Eliot bemoaned the modern age and the “rule of the mob” and yearned for a more aristocratic time. Although Trump likewise yearns for another time, to “Make America Great Again,” to make America whiter with himself as the ruler, he is just the kind of uneducated, selfish, and superficial person Eliot bemoaned. He is a man who knows only “broken images” of life. His vision is born of isolation and madness. Other people can only comfort his soul by bowing to it. And when the leader is mad, the whole nation suffers. What crimes can be committed, what morals violated, by a mad ruler?

 

My nerves are bad tonight. Yes, bad. Stay with me.

            Speak with me. Why do you never speak. Speak.

             What are you thinking of? What thinking? What?

            I never know what you’re thinking. Think.”

 

There is such loneliness here, such a desire to be able to hear and feel what another person feels, such closeness to a mental breakdown. Can’t anyone reach me? No matter what is said, the world is mute.

 

Are you alive or not? Is there nothing in your head?“ Eliot asked this of the reader of his time. For us, once again we hear a man who cannot feel the life of others. No speech can touch him, so he blatantly lies to and uses others for his own gain. Lying so blatantly is like reaching out with a hand made of dust to a person made of shadow.

 

            “…I will show you something different from either

            Your shadow at morning striding behind you

            Or your shadow at evening rising to meet you;

            I will show you fear in a handful of dust.”

 

This is our ultimate fear today—that a mad ruler will reduce us to mere shadows becoming dust.

 

The poem ends with the Fisher King, a wound in his side or groin, sitting at the shore, with “the arid plain behind [him],” and thinking about setting his lands in order. It ends in a sort of chant, borrowed from Hinduism, which raises the possibility of a path to renewal:
            “Datta. Dayadhvam. Damyatta.

                        Shantih Shantih Shantih.”

 

Translation: “Give, show compassion and control yourself.

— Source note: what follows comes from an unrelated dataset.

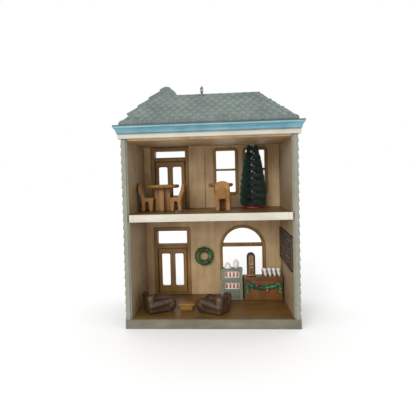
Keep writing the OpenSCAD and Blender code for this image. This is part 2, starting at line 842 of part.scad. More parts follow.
// Dining chair with its back at x = 0 and its seat towards +X
module dining_chair() {
    seat_t = 1.1;
    side_t = 2.1;
    leg_w = 1.6;
    back_foot = 2.3;
    front_foot = chair_d - 2;
    arch_z = seat_h - seat_t - 0.6;
    difference() {
        along_y(-chair_w / 2, chair_w / 2) polygon([
            [back_foot, 0], [back_foot + leg_w, 0], [back_foot + leg_w + 0.2, arch_z],
            [front_foot - 0.7, arch_z], [front_foot, 0], [front_foot + leg_w - 0.2, 0],
            [chair_d, seat_h], [back_foot + 1.7, seat_h], [1.5, chair_h - 0.3],
            [0, chair_h], [back_foot - 0.4, seat_h - 1]]);
        box([-1, -chair_w / 2 + side_t, -1], [chair_d + 1, chair_w / 2 - side_t, seat_h - seat_t]);
    }
}

// The side chairs stand with their seats up against the foot of the table
module left_dining_chair() {
    color("#A56E3C") translate([table_x - table_foot / 2 - chair_d, table_y - 1.8, upper_z])
        dining_chair();
}

module right_dining_chair() {
    color("#A56E3C") translate([table_x + table_foot / 2 + chair_d, table_y - 2, upper_z])
        rotate([0, 0, 180]) dining_chair();
}

module small_table_chair() {
    gap = 0.3;
    chair_y = small_table_y - small_foot / 2 - chair_d - gap;
    color("#A56E3C") translate([small_table_x + 0.6, chair_y, upper_z])
        rotate([0, 0, 84]) dining_chair();
}

tree_x = inner_x - 14.9;
tree_y = back_y - casing_proud - tree_r - 0.3;
tree_base_h = 1;

module tree_base() {
    color("#AA3232") translate([tree_x, tree_y, upper_z]) cylinder(r = 5, h = tree_base_h);
}

// Bottle-brush tree: the radius falls slowly at first and faster towards the top
module bristle_tree() {
    stem_r = 0.6;
    lift = 1.2;
    top = tree_h - tree_base_h;
    steps = 8;
    color("#142624") translate([tree_x, tree_y, upper_z + tree_base_h]) rotate_extrude()
        polygon(concat(
            [[0, 0], [stem_r, 0], [stem_r, lift / 2]],
            [for (i = [0:steps]) [
                tree_r * (1 - 0.6 * pow(i / steps, 2.2)),
                lift + (top - 0.6 - lift) * i / steps]],
            [[0, top]]));
}

// ---- Street side ----
deck_t = 1.4;
deck_d = 6;
rail_h = 7;

module balcony_deck() {
    color("#EBE4D2") box([-half_w + 1.5, bay_y + casing_proud, upper_z - deck_t - 0.2],
        [bay_right_x - 0.5, bay_y + casing_proud + deck_d, upper_z - 0.2]);
}

module balcony_railing() {
    x0 = -half_w + 1.9;
    x1 = bay_right_x - 0.9;
    y0 = bay_y + casing_proud;
    y1 = y0 + deck_d - 0.4;
    z0 = upper_z - 0.2;
    bar = 0.9;
    count = round((x1 - x0) / 2.4);
    color("#EBE4D2") {
        box([x0, y1 - bar, z0 + rail_h - bar], [x1, y1, z0 + rail_h]);
        for (x = [x0, x1 - bar]) box([x, y0, z0 + rail_h - bar], [x + bar, y1 - bar + 0.01, z0 + rail_h]);
        for (i = [0:count]) translate([x0 + bar / 2 + (x1 - x0 - bar) * i / count, y1 - bar / 2, z0])
            cylinder(r = 0.35, h = rail_h - bar + 0.01, $fn = 16);
    }
}

module street_step() {
    color("#87826F") box([door_x - 9, -front_y, 0], [door_x + 9, -front_y + 4.5, plinth_h / 2]);
}

base_plinth();
ground_floor();
left_wall();
right_wall();
left_lining();
right_lining();
bay_wall_lower();
bay_wall_upper();
shop_wall_lower();
shop_wall_upper();
back_lining_lower();
back_lining_upper();
mid_floor();
mid_fascia();
upper_floor();
ceiling_lining();
frieze();
crown_cornice();
main_roof();
gable_wall();
gable_roof();
hanger_bush();
hanger_eye();
lower_door_frame();
lower_left_door();
lower_right_door();
upper_door_frame();
upper_left_door();
upper_right_door();
door_outer_casings();
arch_window_frame();
arch_outer_casing();
left_sash_window();
right_sash_window();
sash_outer_casings();
wreath();
menu_board();
pastry_case();
pastries();
cake_dome();
cake_jar();
counter_cabinet();
counter_top();
counter_garland();
coffee_boiler();
cup_rack();
left_armchair();
right_armchair();
footstool();
dining_table();
left_dining_chair();
right_dining_chair();
small_table();
small_table_chair();
tree_base();
bristle_tree();
balcony_deck();
balcony_railing();
street_step();
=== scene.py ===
"""Open-backed Victorian cafe dollhouse: the looks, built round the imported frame.

Lengths are in millimetres, and MM turns them into the scene's metres. A name that ends
in _m or _deg is in metres or degrees. The house is a painted moulding: each class builds
the surfaces of one sub-assembly as whole numpy arrays, and hands each piece over with
the paint or material it is dressed in.
"""
import logging
import math
from dataclasses import dataclass, field
from enum import Enum
from typing import Callable, Optional, Sequence

import bmesh
import bpy
import numpy as np
from mathutils import Matrix, Vector


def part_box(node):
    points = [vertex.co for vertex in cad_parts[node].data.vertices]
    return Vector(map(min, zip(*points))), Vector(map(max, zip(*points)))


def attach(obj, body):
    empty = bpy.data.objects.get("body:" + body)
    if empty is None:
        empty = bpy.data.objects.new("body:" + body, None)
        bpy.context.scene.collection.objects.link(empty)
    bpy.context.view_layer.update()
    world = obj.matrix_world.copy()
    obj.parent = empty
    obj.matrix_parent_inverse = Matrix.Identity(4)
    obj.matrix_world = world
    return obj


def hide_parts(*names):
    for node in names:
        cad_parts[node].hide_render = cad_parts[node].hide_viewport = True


MM = 0.001
UP = np.array([0.0, 0.0, 1.0])
Points = np.ndarray
Outline = Callable[[float], Points]
Spot = tuple[float, float, float]
log = logging.getLogger("dollhouse")


# ---------------------------------------------------------------- finishes
ACRYLIC_IOR = 1.49
# Share of open surroundings below which the painted shade in hollows is full, and above which there is none.
HOLLOW_SHADE_RANGE = (0.35, 0.95)
# Radians that the wave node's pattern runs through for each unit of its scaled coordinate.
WAVE_RADIANS = 20.0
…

[Find] Peace, tranquility,” or find what T. S. Eliot translated as, “The peace that passeth understanding.” (from Philippians 4:7).

 

I think the only way to set our nation in order, and bring spring rain to the dried land, is to look clearly at what is happening around us, and to feel that others have an inner life similar to, yet different from, our own. They, like us, feel, suffer and ache for joy. Such feeling is the water of life. It is only through noticing this feeling that our connection with, and need for, others becomes clear, our deepest intelligence is awakened, and our ability to act effectively is realized.

 

Kindness is not weakness but wisdom.

 

*This post, originally written in February, was published yesterday by OTV Magazine. To read the whole post, click on this link. Enjoy.

My Cat Taught Me To Hear the World Speak

Humans have had pets or animal companions for thousands of years. They have protected us, helped feed us and, in times of stress, they have been a source of great comfort. Their non-human minds have confused and fascinated us. They have also taught us a great deal.

 

I was returning home earlier this summer, after a long walk up my hill in a very rural area of New York, when I saw a small animal a hundred yards or more downhill from me. It was black and, at first, I couldn’t tell if it was a large bird, maybe a raven, or one of my three cats. As I got a little closer, and the animal just sat there, I realized it must be my cat Max.

 

I called out to him, and he started up the hill to meet me as I walked down towards him. As he got close, I stopped. He stood up on his back legs and rubbed his head against my hand, as if urging me to pet him, and I couldn’t help but comply. His giving such attention to me led to my opening up to him.

 

I then tried to continue to walk home, but Max made it difficult. He walked a figure eight between my feet, rubbing against me as frequently as he could. Why do cats do this? When he walks with me, it’s as if he is trying to weave a spell that would halt me in my tracks. I stopped to pet him. He sat down and stared off at part of the scene around him. And I did the same. Maybe that’s all he wanted. Maybe he was telling me to slow down, look and listen. Smell the roses.

 

I noticed a dead branch of a maple tree supported by an evergreen. I noticed blackberry bushes, and little wild strawberries. Thirty years ago stately trees lined the road. Then the road crew came with their big machines and devastated the trees, cutting them down so the road could be made wider and the plow could clear away the snow. This, at first, outraged most of us who lived here. Two neighbors chained themselves to their favorite trees. Now, we’re glad the road is plowed and the trees are returning.

 

I listened to the gentle wind, birdcalls, insect cries and it sounded like the world was purring to me. If we give the world a chance, it speaks to us.

 

Not that Max or any cat is “perfect.” There are things he does that make me angry or cringe. But because of him I listen more to what the world around me has to say. Sometimes it purrs. Other times, it cries or rages. I listen because without this land, what was I? For Max, the land, the road, the trees, the other animals were not just part of his home—they were part of who he was.

 

This, this scene all around me—without it, I didn’t exist. Not just that it was part of my identity. My lungs breathe in sky, so when I speak, I speak sky talk. To walk forward, I press back against the earth, so each step I take is the earth walking. One movement of many feet. We humans have such powerful words in our heads we easily lose sight of what nourishes those words. My cat taught me this today. In this day and age of false talk, we need to be reminded of such truths or we might lose it all.

 

In these days of hurricanes and other disasters, I feel fortunate to live in a place where the earth is now gentle⏤and I am distressed seeing what so many have lost, homes and possessions, friends or family, and pets. I know everything can change at any moment. This is even more of a reason to listen, carefully. Even more reason to appreciate what I have and to work to preserve the environment that sustains us all.